**The request:** Exactly the lines from the start of the data through the line containing "box.operator(button.bl_idname)" should be output, with both ends kept and nothing added.

**Provided entries:**
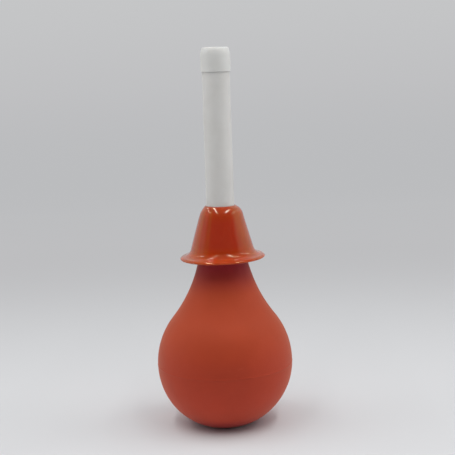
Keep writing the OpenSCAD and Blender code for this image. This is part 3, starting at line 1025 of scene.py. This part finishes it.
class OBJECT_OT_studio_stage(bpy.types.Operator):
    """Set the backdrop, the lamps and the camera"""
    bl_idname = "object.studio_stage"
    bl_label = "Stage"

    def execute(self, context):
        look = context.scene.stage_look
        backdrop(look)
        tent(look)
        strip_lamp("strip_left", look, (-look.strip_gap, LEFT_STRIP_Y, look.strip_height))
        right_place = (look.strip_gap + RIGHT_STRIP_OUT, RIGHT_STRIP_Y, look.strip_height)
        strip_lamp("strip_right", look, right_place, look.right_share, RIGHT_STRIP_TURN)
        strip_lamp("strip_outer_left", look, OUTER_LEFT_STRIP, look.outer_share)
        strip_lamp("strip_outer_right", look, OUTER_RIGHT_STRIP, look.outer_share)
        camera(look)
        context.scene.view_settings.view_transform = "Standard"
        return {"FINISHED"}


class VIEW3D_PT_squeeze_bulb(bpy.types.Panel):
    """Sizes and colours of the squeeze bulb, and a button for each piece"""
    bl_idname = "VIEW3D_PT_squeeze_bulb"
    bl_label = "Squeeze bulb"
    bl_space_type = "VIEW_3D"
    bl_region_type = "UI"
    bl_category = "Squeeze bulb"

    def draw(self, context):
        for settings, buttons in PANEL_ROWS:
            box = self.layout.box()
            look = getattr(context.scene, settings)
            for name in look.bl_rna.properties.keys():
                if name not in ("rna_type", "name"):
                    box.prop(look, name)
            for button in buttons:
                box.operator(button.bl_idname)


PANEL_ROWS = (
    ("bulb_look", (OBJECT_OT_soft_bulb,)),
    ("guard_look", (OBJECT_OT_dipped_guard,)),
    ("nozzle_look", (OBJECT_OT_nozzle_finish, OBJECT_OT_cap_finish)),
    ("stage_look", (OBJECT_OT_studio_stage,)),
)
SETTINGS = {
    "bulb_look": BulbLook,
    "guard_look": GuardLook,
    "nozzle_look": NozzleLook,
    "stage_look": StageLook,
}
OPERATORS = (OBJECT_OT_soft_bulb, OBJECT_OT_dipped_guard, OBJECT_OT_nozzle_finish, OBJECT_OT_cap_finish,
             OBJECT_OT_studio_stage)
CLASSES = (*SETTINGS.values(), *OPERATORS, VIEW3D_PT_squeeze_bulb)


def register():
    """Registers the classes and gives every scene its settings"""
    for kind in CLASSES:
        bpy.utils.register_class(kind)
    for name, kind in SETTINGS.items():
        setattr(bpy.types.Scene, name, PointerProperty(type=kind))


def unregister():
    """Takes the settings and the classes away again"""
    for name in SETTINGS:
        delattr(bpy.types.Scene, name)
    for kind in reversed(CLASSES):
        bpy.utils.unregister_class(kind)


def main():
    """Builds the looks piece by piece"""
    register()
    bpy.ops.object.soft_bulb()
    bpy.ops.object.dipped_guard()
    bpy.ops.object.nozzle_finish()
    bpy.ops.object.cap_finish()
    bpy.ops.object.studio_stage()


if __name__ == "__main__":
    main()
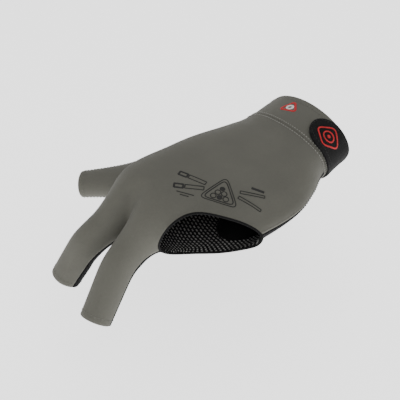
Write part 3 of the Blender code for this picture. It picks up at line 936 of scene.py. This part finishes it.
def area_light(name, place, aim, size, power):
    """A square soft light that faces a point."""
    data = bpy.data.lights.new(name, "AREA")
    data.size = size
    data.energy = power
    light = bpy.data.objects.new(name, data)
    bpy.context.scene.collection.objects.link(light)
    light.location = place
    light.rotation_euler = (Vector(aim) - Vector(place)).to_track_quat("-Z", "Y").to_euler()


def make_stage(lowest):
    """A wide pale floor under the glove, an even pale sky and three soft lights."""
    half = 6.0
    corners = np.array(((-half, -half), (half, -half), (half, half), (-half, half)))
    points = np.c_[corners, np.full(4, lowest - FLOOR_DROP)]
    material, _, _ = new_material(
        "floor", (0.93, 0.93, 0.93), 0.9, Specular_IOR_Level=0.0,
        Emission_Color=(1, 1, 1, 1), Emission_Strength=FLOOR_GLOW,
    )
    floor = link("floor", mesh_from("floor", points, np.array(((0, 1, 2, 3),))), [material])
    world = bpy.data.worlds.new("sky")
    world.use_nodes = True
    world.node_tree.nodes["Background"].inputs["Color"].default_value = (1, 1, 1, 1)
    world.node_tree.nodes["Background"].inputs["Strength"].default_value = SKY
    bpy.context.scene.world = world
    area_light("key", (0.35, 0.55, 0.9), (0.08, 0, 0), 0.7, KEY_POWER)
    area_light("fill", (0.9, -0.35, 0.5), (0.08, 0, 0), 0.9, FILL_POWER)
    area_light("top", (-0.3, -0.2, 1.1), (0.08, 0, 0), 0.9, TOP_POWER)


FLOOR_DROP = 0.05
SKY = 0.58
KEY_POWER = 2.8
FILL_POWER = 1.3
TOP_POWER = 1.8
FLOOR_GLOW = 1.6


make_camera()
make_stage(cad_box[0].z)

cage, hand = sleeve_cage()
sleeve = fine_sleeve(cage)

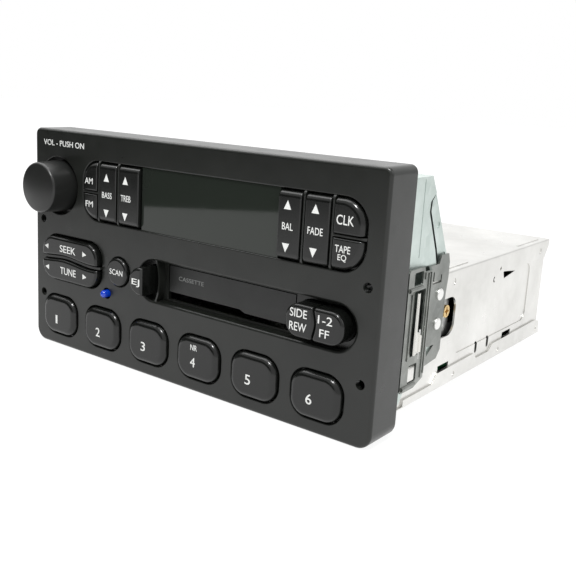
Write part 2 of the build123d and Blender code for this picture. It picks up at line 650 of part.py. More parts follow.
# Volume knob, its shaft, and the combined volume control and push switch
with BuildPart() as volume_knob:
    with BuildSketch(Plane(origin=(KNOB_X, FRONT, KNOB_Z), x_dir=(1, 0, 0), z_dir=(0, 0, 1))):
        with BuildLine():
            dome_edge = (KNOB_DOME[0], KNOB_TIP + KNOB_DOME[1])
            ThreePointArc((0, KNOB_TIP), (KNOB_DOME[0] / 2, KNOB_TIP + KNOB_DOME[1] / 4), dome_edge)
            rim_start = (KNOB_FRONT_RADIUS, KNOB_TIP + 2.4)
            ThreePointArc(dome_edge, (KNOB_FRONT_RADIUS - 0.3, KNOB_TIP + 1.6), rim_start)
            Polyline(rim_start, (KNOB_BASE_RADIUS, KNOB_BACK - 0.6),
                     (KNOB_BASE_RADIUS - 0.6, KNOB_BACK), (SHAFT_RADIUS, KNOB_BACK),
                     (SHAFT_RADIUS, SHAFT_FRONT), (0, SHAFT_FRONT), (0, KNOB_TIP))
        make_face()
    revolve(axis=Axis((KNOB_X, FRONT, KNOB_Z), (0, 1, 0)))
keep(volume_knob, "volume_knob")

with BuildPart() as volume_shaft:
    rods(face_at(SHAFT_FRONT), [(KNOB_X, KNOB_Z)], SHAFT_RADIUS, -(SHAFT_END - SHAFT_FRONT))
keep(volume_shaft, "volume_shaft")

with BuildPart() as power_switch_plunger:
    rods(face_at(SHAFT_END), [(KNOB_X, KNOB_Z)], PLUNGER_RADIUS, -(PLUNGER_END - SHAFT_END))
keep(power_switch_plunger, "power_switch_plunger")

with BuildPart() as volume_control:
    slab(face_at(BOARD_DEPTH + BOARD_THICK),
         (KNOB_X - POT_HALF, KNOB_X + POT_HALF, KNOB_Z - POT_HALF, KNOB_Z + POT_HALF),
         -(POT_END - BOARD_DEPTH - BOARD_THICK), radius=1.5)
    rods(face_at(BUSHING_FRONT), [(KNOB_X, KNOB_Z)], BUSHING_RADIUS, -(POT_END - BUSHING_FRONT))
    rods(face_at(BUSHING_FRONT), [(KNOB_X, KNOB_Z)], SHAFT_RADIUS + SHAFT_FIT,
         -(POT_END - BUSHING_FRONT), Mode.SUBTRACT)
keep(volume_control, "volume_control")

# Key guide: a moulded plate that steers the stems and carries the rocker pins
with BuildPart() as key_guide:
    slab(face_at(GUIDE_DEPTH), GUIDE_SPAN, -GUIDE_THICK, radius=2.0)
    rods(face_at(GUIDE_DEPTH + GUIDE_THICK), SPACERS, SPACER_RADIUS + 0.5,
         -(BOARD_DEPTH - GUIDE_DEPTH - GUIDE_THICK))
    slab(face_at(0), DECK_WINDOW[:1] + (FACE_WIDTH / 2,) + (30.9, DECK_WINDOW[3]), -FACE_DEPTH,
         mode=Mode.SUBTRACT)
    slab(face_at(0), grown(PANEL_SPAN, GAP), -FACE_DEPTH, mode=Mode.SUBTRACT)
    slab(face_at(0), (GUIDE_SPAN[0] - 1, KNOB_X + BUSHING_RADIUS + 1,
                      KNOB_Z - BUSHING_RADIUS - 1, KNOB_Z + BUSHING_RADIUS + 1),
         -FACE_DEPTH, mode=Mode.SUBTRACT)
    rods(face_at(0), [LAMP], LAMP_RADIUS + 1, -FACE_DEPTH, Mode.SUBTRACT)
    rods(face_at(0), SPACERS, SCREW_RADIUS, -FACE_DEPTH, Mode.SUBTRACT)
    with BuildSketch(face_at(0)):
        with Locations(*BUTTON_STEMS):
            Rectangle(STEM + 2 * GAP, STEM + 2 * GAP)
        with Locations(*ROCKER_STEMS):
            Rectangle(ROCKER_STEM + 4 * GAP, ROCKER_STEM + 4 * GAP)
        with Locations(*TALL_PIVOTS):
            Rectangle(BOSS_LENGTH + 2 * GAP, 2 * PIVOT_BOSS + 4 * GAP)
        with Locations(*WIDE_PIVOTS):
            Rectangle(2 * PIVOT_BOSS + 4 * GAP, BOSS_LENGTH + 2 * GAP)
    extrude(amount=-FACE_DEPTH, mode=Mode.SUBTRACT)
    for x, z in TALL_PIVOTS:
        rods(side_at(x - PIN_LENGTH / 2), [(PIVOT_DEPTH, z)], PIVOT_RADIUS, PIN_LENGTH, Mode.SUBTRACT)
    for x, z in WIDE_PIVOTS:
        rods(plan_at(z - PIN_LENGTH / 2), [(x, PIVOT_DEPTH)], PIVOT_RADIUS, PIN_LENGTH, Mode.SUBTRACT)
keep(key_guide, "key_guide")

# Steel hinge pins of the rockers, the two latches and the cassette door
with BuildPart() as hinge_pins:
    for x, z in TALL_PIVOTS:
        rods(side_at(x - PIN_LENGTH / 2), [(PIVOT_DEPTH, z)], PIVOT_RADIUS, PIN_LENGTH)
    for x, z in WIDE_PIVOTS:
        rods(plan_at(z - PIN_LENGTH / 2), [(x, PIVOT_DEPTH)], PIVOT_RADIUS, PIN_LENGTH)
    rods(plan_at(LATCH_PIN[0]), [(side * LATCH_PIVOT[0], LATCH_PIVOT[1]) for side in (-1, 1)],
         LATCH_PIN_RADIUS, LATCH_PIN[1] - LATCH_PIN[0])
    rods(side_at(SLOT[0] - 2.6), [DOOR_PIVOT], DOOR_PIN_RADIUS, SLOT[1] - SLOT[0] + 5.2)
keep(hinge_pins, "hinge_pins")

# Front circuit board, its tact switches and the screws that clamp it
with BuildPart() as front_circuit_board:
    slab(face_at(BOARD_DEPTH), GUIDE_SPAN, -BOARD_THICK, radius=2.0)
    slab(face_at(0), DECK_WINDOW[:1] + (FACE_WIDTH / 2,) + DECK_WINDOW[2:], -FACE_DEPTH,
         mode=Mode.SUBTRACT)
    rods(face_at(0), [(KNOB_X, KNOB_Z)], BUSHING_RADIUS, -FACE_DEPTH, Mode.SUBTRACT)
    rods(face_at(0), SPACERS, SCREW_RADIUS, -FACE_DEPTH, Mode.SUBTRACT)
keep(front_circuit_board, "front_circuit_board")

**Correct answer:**
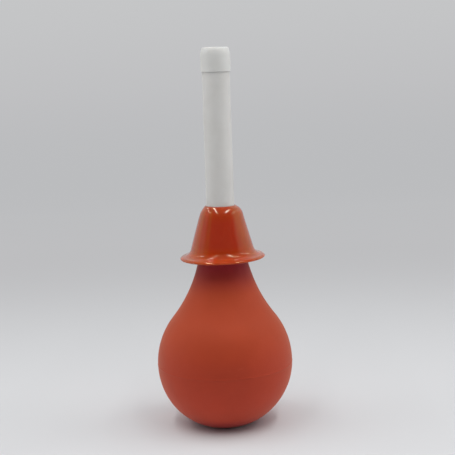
Keep writing the OpenSCAD and Blender code for this image. This is part 3, starting at line 1025 of scene.py. This part finishes it.
class OBJECT_OT_studio_stage(bpy.types.Operator):
    """Set the backdrop, the lamps and the camera"""
    bl_idname = "object.studio_stage"
    bl_label = "Stage"

    def execute(self, context):
        look = context.scene.stage_look
        backdrop(look)
        tent(look)
        strip_lamp("strip_left", look, (-look.strip_gap, LEFT_STRIP_Y, look.strip_height))
        right_place = (look.strip_gap + RIGHT_STRIP_OUT, RIGHT_STRIP_Y, look.strip_height)
        strip_lamp("strip_right", look, right_place, look.right_share, RIGHT_STRIP_TURN)
        strip_lamp("strip_outer_left", look, OUTER_LEFT_STRIP, look.outer_share)
        strip_lamp("strip_outer_right", look, OUTER_RIGHT_STRIP, look.outer_share)
        camera(look)
        context.scene.view_settings.view_transform = "Standard"
        return {"FINISHED"}


class VIEW3D_PT_squeeze_bulb(bpy.types.Panel):
    """Sizes and colours of the squeeze bulb, and a button for each piece"""
    bl_idname = "VIEW3D_PT_squeeze_bulb"
    bl_label = "Squeeze bulb"
    bl_space_type = "VIEW_3D"
    bl_region_type = "UI"
    bl_category = "Squeeze bulb"

    def draw(self, context):
        for settings, buttons in PANEL_ROWS:
            box = self.layout.box()
            look = getattr(context.scene, settings)
            for name in look.bl_rna.properties.keys():
                if name not in ("rna_type", "name"):
                    box.prop(look, name)
            for button in buttons:
                box.operator(button.bl_idname)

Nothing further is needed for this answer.